_DATA BLOCK_.

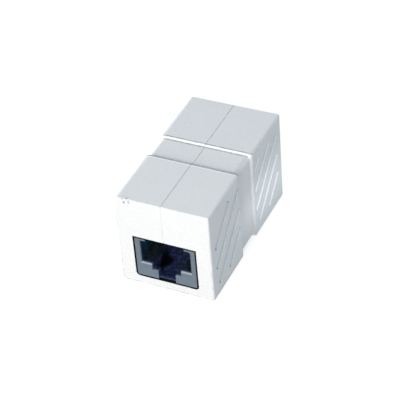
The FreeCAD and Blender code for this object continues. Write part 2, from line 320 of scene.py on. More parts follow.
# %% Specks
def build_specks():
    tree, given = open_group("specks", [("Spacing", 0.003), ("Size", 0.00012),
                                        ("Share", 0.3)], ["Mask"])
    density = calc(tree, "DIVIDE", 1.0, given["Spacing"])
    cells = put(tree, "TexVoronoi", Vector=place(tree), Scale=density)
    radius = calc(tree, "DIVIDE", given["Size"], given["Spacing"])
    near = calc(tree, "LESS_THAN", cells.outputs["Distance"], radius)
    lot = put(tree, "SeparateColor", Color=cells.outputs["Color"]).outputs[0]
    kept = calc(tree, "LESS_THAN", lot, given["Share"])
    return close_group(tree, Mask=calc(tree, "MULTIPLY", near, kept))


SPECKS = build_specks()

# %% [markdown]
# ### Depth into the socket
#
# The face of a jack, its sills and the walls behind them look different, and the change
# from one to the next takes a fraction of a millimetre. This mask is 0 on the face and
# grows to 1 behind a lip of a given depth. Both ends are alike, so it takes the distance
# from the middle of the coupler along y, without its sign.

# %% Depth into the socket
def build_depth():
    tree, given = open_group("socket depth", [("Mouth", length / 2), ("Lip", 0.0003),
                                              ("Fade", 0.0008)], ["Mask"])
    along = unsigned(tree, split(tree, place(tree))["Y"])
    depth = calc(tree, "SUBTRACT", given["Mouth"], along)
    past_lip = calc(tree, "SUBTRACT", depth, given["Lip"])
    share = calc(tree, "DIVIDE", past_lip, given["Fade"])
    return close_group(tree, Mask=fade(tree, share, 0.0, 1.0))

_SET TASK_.
Copy the data above exactly. Every line must be included.

_TASK SOLUTION_.
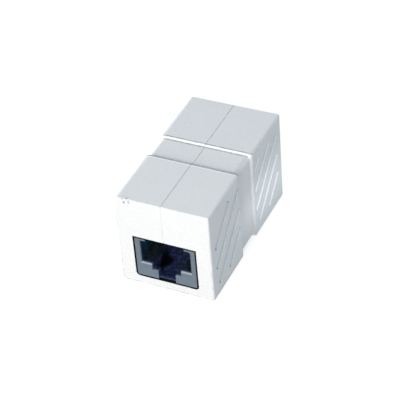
The FreeCAD and Blender code for this object continues. Write part 2, from line 320 of scene.py on. More parts follow.
# %% Specks
def build_specks():
    tree, given = open_group("specks", [("Spacing", 0.003), ("Size", 0.00012),
                                        ("Share", 0.3)], ["Mask"])
    density = calc(tree, "DIVIDE", 1.0, given["Spacing"])
    cells = put(tree, "TexVoronoi", Vector=place(tree), Scale=density)
    radius = calc(tree, "DIVIDE", given["Size"], given["Spacing"])
    near = calc(tree, "LESS_THAN", cells.outputs["Distance"], radius)
    lot = put(tree, "SeparateColor", Color=cells.outputs["Color"]).outputs[0]
    kept = calc(tree, "LESS_THAN", lot, given["Share"])
    return close_group(tree, Mask=calc(tree, "MULTIPLY", near, kept))


SPECKS = build_specks()

# %% [markdown]
# ### Depth into the socket
#
# The face of a jack, its sills and the walls behind them look different, and the change
# from one to the next takes a fraction of a millimetre. This mask is 0 on the face and
# grows to 1 behind a lip of a given depth. Both ends are alike, so it takes the distance
# from the middle of the coupler along y, without its sign.

# %% Depth into the socket
def build_depth():
    tree, given = open_group("socket depth", [("Mouth", length / 2), ("Lip", 0.0003),
                                              ("Fade", 0.0008)], ["Mask"])
    along = unsigned(tree, split(tree, place(tree))["Y"])
    depth = calc(tree, "SUBTRACT", given["Mouth"], along)
    past_lip = calc(tree, "SUBTRACT", depth, given["Lip"])
    share = calc(tree, "DIVIDE", past_lip, given["Fade"])
    return close_group(tree, Mask=fade(tree, share, 0.0, 1.0))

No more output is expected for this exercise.